The new Comparative Negligence Bill Expected to Reform NC Contributory Negligence Law will have to wait until next year. The third version of the bill was sent to the Judiciary Committee on May 19, 2001 but failed to be heard during this year’s legislative session.
You might be surprised to learn who is behind the push to move North Carolina from a contributory negligence state to a comparative negligence state. It’s attorneys! Primary sponsors of the House Bill are Rick Glazier, an attorney from Cumberland County, John Blust, an attorney/accountant from Guilford County, Deborah Ross, an attorney from Wake County, and Bonner Stiller, an attorney from Brunswick County.
According to US Tort Liability Index: 2010 Report put out by Pacific Research North Carolina ranks 3rd just behind Alaska and Hawaii in tort costs and law. The Report attempts to measure which states have the highest and lowest tort liability costs. The worst? New Jersey with New York and Florida joining it in the bottom three.
The Report goes on to classify states as either saints, sinners, salvageable, or suckers based on tort litigation risks, lawsuit awards, and the strength of tort laws on the books.
The saints: Alaska, Kansas, Louisiana, Ohio, and South Carolina.
The sinners: Alabama, California, Illinois, New York, and Pennsylvania.
The salvageables: Colorado, Florida, Georgia, Mississippi, Oklahoma, and Texas.
The suckers: Idaho, Iowa, North Carolina, North Dakota, South Dakota, and Virginia.
Want to know more see the full Report at http://www.pacificresearch.org/docLib/20100525_Tort_Liability_Index_2010.pdf
HB 813 has now passed the House of Representatives and is pending in the Senate Judiciary I Committee. Should the bill pass it will be the end of contributory negligence in North Carolina. Currently only five jurisdictions including N.C. retain the doctrine of contributory negligence.

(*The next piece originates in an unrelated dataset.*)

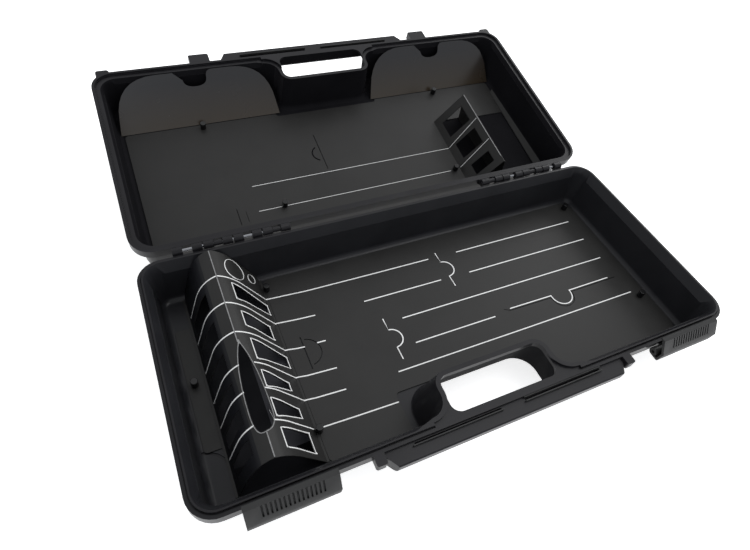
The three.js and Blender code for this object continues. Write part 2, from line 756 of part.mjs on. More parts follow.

Under the contributory negligence doctrine, a plaintiff cannot recover from a defendant in a tort action if the plaintiff is even one percent responsible for his or her own injuries. Plaintiffs’ attorneys argue that the doctrine is unfair and that it only remains the law in N.C. due to heavy lobbying by the insurance companies who reap the rewards by not having to pay out claims. Insurance companies argue that changing from a contributory negligence state to a comparative negligence state will cause insurance premiums to go up stating that currently N.C. has the sixth lowest premiums of any state in the country. However, Scott Sexton points out in an article for the Winston Salem Journal that state Insurance Commissioner Jim Long has to approve any rate increases and that he is the real reason N.C. insurance rates remain among the lowest in the country not because the state is a contributory negligence state.
So how would negligence be apportioned if we do away with contributory negligence? Under HB 813 N.C. would become a modified comparative negligence state. Under a pure comparative negligence doctrine fault is directly apportioned based on the degree of fault for each party. For instance if in a tort action if the plaintiff is 90% at fault and the defendant is 10% at fault the plaintiff can still recover for the defendant’s 10% negligence. Under a modified approach, recovery is barred if the plaintiff is 50% or more responsible for his or her own injuries.